Mice aren’t the only creatures that find their way in, either. Grant came up and told me one day that he had a snake in the basement. He was worried the cats would kill it. “Just a garter snake”. (He rescued it)

Back in the dim distant past, when I visited my parents in Laos, just prior to being sent to the USA, I was lying semi-comatose on my bed one torpid afternoon and heard a noise nearby.

“Sounds like a snake coming down a curtain”, I mused to myself, apparently remembering some jungle-themed movie I had seen.

Looking up, I was not that pleased to discover I was right.
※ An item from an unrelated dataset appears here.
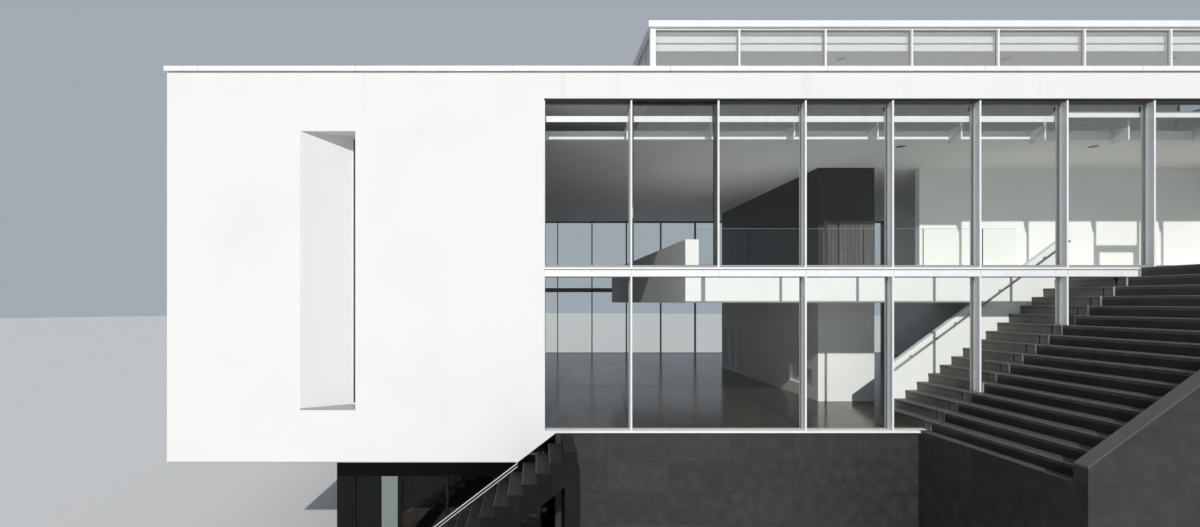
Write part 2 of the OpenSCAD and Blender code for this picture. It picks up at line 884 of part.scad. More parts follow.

In Asia, as far as I was concerned, all snakes were dangerous, or at least to be avoided.

“Daddy! There’s a snake in my room!”

“Well what are you telling me for?” was the grumpy response from my father whose siesta I had disturbed.

Men have always been such a disappointment to me.

The sweet Thai girl who helped my mother was summoned and removed the serpent with a broom.

How, I’m not sure, but it ended up dead. Lach looked at it and said wistfully “it’s just a baby”.

In those days I had not yet gone quite so soft, but I didn’t like the idea that we had killed a baby, even if it was 6 foot long.

There were quite a few things I didn’t like about that last summer before I emigrated, including a coup d’ Etat and having a cow noisily slaughtered under my bedroom window at the crack of dawn.

“Don’t lose your British accent,” was all my mother said, at the airport, when I was dispatched. I was 16. When I next I saw my parents , in Barbados I was 23.

This is how “triggers” sneak up on you.

Best to move far away from that sorry summer.

Grant, I should report, appears for the most part undamaged. Just a slight contusion on his elbow. The floor and furniture, as well as the cat, undamaged.

It appears we have a solution at least in the matter of the tall, wide bushes that overhang a steep slope. Even Grant’s long arms could not reach far enough with our new trimmer.

Never one to accept defeat, I went out yesterday with the long-handled clippers and played Tarzana for a while until Grant came and shouted at me.

This morning he looked a bit sheepish when he came in from the garage. “Come and see this!” he said

When he makes these announcements it could be anything, so I grabbed the camera, but I didn’t need a photograph of his find.

He’s been “sorting things out” and selling some of it. And after three years in residence, he discovered that not only did we already have a hedge trimmer, but one with a long handle.